Don’t get me wrong, I know as well as anyone that all models are false, are imperfect approximations to the unknown and unknowable truth. And there absolutely are good reasons why, when trying to learn about how the world works, we might want to start by developing and testing simple models rather than starting out with more complex ones. This post is emphatically not an argument that we should aim to develop literally-true models (that’s impossible), or models that are as complex as possible! But the whole point of having a false model, or a bunch of different false models, is to home in on the particular ways in which they’re false, and leverage those falsehoods to get closer to the truth. Too often, that’s not how purportedly “neutral” or “null” ecological models are used. It’s usually a bad research strategy to set up one particular model among others as a “null”, just because it happens to be simpler than the others or just because it omits some particular process that other models include. It’s often far more useful to start with a suite of alternative models, none of them privileged with the label “null”, in order to get a sense of the range of models that might have generated the data (e.g., the recent work of Storch et al., to pick one possible example among many).
*Obviously, I can’t go into any further detail without violating confidentiality.

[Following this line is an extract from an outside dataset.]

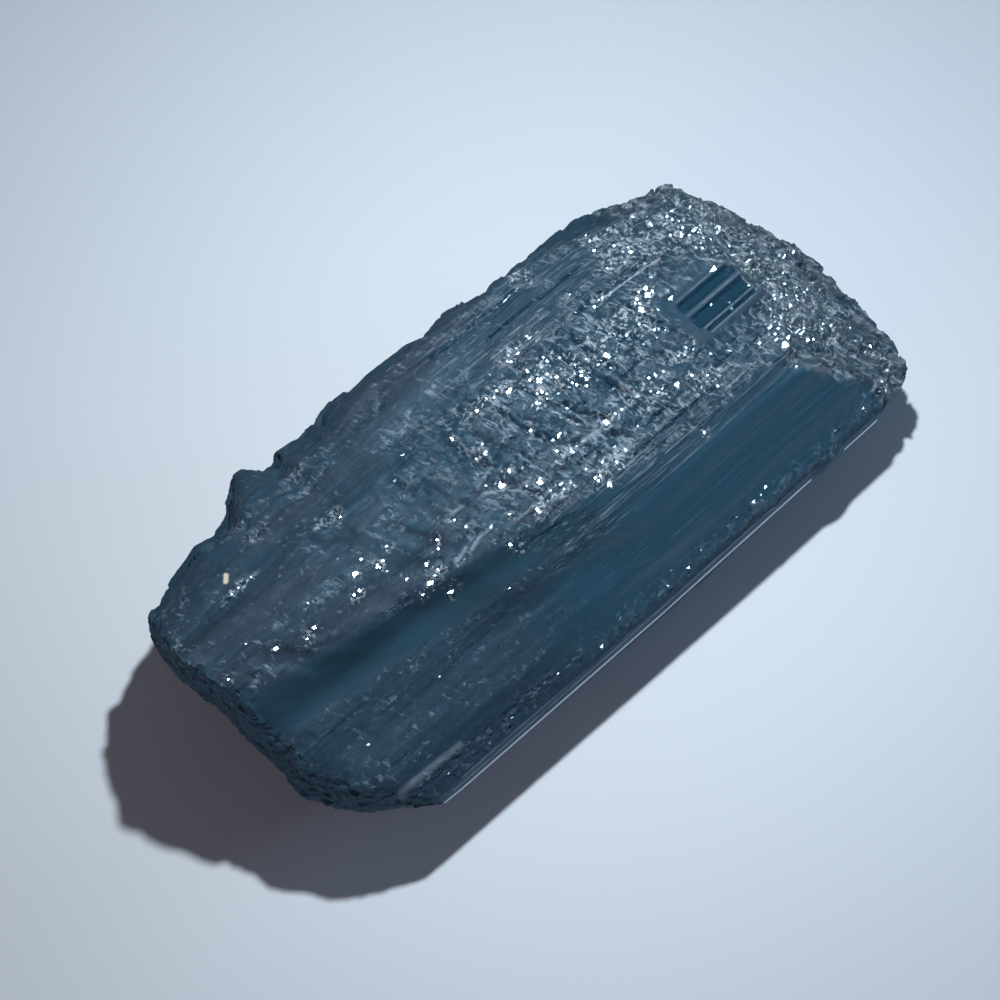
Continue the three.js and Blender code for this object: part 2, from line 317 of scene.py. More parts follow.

**As illustrated by the fact that popular statistical methods for model selection, such as AIC, are not methods for choosing “parsimonious” models. They’re not methods for choosing “simple” models, independent of how close they are to the truth. They’re not even methods for choosing models that represent some sort of optimal “compromise” between simplicity and closeness to the truth, though they’re often described that way. Rather, they are methods for choosing the model that’s closest to the truth, period. A model can be false by being simpler than the truth, or by being more complex than the truth (as in cases of “overfitting” the observed data, also known as “fitting the noise”). That, and not “parsimony”, is why AIC includes a penalty term for the number of free parameters a model has. AIC scores for alternative models are estimates of the relative Kullback-Leibler divergence between the alternative models under consideration, and the unknown true model that generated the data.